Question

A particle of mass m and angular momentum L moves in space where its potential energy is U(r) = kr² (k > 0) and r is the radial coordinate.
If the particle moves in a circular orbit, then the radius of the orbit is

• A. \((\frac{L^2}{mk})^{\frac{1}{4}}\)
• B. \((\frac{L^2}{2mk})^{\frac{1}{4}}\)
• C. \((\frac{2L^2}{mk})^{\frac{1}{4}}\)
• D. \((\frac{4L^2}{mk})^{\frac{1}{4}}\)

Answer 1

The Correct Option is B

To find the radius of the circular orbit for a particle with mass \( m \) and angular momentum \( L \) moving under the potential energy \( U(r) = kr^2 \), we proceed as follows:

The force acting on the particle due to the potential energy is given by the negative gradient of \( U(r) \):

\(F(r) = -\frac{dU}{dr} = -\frac{d}{dr}(kr^2) = -2kr\)

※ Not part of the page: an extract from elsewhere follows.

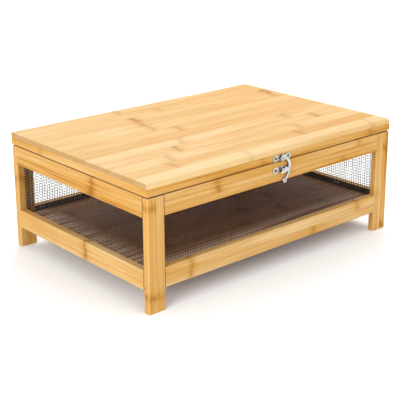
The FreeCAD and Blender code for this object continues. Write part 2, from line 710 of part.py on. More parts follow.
def make_pins():
    """Make the pivot rivet of the lever and the stud that the lever hooks under."""
    seat = "Sizes.plate_thick + Sizes.boss_rise + Sizes.lever_thick"
    headed_pin("latch_pivot", "Sizes.rivet_radius", "Sizes.rivet_head",
               f"{seat} + Sizes.pin_play", "Places.latch_z")
    headed_pin("catch_stud", "Sizes.stud_radius", "Sizes.stud_head",
               f"{seat} + Sizes.stud_play", "Places.catch_z")


def bent_bar(points, width, thick):
    """Make a flat bar with round ends along the arc through three points of the XZ plane."""
    start, middle, end = [Vector(x, 0, z) for x, z in points]
    curve = Part.Arc(start, middle, end).toShape().Curve
    half = width / 2

    def shifted(point, way):
        return point + (point - curve.Center).normalize() * (way * half)

    def cap(point, away):
        tangent = (point - curve.Center).cross(Y_AXIS).normalize()
        if tangent.dot(point - away) < 0:
            tangent = tangent * -1
        return point + tangent * half

    edges = [
        Part.Arc(shifted(start, 1), shifted(middle, 1), shifted(end, 1)),
        Part.Arc(shifted(end, 1), cap(end, middle), shifted(end, -1)),
        Part.Arc(shifted(end, -1), shifted(middle, -1), shifted(start, -1)),
        Part.Arc(shifted(start, -1), cap(start, middle), shifted(start, 1)),
    ]
    outline = Part.Wire([edge.toShape() for edge in edges])
    return Part.Face(outline).extrude(Vector(0, -thick, 0))


def polar(radius, degrees):
    """Give the XZ place at a radius from the pivot, the angle counted from straight down."""
    angle = math.radians(degrees)
    return (radius * math.sin(angle), -radius * math.cos(angle))


def disc(middle, radius, thick):
    """Make a round plate in the XZ plane."""
    return Part.makeCylinder(radius, thick, Vector(middle[0], 0, middle[1]), Vector(0, -1, 0))


def make_lever():
    """Make the lever: an eye, an arm bent to the right, a hook under the stud, a tail and a ring."""
    thick = size("lever_thick")
    arm = size("arm_radius")
    turn = math.radians(size("arm_turn"))
    lip = size("latch_drop") + size("stud_radius") + size("lip_play") + size("lip_width") / 2
    start, end = size("lip_start"), size("lip_end")
    reach = size("latch_drop") + size("tail_length")
    arm_middle = (arm * math.sin(turn), arm * (math.cos(turn) - 1))
    arm_end = polar(lip, end)
    tail_middle = polar(size("tail_bow") * lip, (end + size("tail_turn")) / 2)
    tail_end = polar(reach - size("ring_radius"), size("tail_turn"))
    ring_middle = polar(reach, size("ring_turn"))
    shapes = [
        disc((0, 0), size("lever_eye"), thick),
        bent_bar([(0, 0), arm_middle, arm_end], size("arm_width"), thick),
        bent_bar([polar(lip, start), polar(lip, (start + end) / 2), arm_end], size("lip_width"), thick),
        disc(polar(lip - size("lip_width") / 2, size("throat_turn")), size("throat_radius"), thick),
        bent_bar([arm_end, tail_middle, tail_end], size("tail_width"), thick),
    ]
    ring = Part.makeTorus(size("ring_radius"), size("ring_wire"),
                          Vector(ring_middle[0], -thick / 2, ring_middle[1]), Y_AXIS)
    lever = shapes[0].multiFuse(shapes[1:] + [ring])
    hole = disc((0, 0), size("rivet_radius") + size("pin_play"), thick)
    feature = DOC.addObject("Part::Feature", "lever_stamping")
    feature.Shape = lever.cut(hole).removeSplitter()
    feature.Placement = Placement(Vector(0, place("lever_y"), place("latch_z")), Rotation())
    keep("latch_lever", feature)


# --- checks and files --------------------------------------------------------------------------


def check_all():
    """Stop if any feature failed or any sub-part is empty or not valid."""
    DOC.recompute()
    for feature in DOC.Objects:
        if {"Invalid", "Error"} & set(feature.State):
            raise RuntimeError(f"{feature.Name} failed: {feature.State}")
    for label, feature in SUBPARTS.items():
        if feature.Shape.isNull() or not feature.Shape.isValid() or not feature.Shape.Solids:
            raise RuntimeError(f"{label} has no valid shape")


def write_all():
    """Write each sub-part to its own file."""
    os.makedirs("parts", exist_ok=True)
    for label, feature in SUBPARTS.items():
        feature.Shape.exportStep(f"parts/{label}.step")


def gather(name, solids):
    """Gather cutting tools in one feature."""
    feature = DOC.addObject("Part::Feature", name)
    feature.Shape = Part.makeCompound(solids)
    return feature


def main():
    """Build the cage."""
    screw_bores = make_screws()
    case_tools = make_dowels() + make_nails()
    case_tools += screw_bores["hinge_case_screws"].Shape.Solids
    case_tools += screw_bores["catch_plate_screws"].Shape.Solids
    lid_tools = list(screw_bores["hinge_lid_screws"].Shape.Solids)
    lid_tools += screw_bores["latch_plate_screws"].Shape.Solids
    make_case_wood(gather("case_bores", case_tools))
    make_floor()
    make_meshes()
    make_staples()
    make_bumpers()
    make_lid(gather("lid_bores", lid_tools))
    make_hinges(screw_bores)
    make_plates(screw_bores)
    make_pins()
    make_lever()
    check_all()
    write_all()


main()
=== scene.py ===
import math

import bmesh
import bpy
from bpy.props import FloatProperty, FloatVectorProperty, PointerProperty
from mathutils import Matrix, Vector


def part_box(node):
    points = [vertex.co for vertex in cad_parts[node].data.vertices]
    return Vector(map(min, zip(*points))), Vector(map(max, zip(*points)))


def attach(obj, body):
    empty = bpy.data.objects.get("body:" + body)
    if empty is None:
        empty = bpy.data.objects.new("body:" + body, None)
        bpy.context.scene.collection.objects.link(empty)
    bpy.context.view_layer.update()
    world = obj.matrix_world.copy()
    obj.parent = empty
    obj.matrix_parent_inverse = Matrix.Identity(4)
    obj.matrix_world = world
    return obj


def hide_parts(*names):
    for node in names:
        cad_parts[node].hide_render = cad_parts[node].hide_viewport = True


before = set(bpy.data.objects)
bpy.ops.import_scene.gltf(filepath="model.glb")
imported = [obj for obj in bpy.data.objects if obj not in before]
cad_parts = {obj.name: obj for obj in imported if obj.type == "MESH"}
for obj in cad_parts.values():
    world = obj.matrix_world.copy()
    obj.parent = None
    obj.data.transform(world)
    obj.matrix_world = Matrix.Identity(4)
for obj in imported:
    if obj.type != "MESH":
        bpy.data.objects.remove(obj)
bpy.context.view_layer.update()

bl_info = {
    "name": "Bamboo Cage",
    "version": (1, 0, 0),
    "blender": (4, 5, 0),
    "location": "3D View > Sidebar > Cage",
    "description": "Finishes a bamboo cage with woven mesh, a hinged lid and a hook latch",
    "category": "Object",
}

MM = 0.001
X, Y, Z = 0, 1, 2

# --- sizes that the CAD model gives ------------------------------------------------------------


def node_box(node):
    """Give a CAD node's lowest and highest corner at rest."""
    low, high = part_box(node)
    return Vector(low), Vector(high)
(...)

For circular motion, the centripetal force required is provided by this force, and is given by \( \frac{L^2}{mr^3} \), the expression for centripetal force considering angular momentum:

\(\frac{L^2}{mr^3} = 2kr\)

Solve for \( r \) to determine the radius of the circular orbit:

\(L^2 = 2kmr^4\)

Rearranging gives:

\(r^4 = \frac{L^2}{2km}\)

Taking the fourth root on both sides:

\(r = \left(\frac{L^2}{2km}\right)^{\frac{1}{4}}\)

This matches the given option \((\frac{L^2}{2mk})^{\frac{1}{4}}\), thereby confirming it as the correct choice.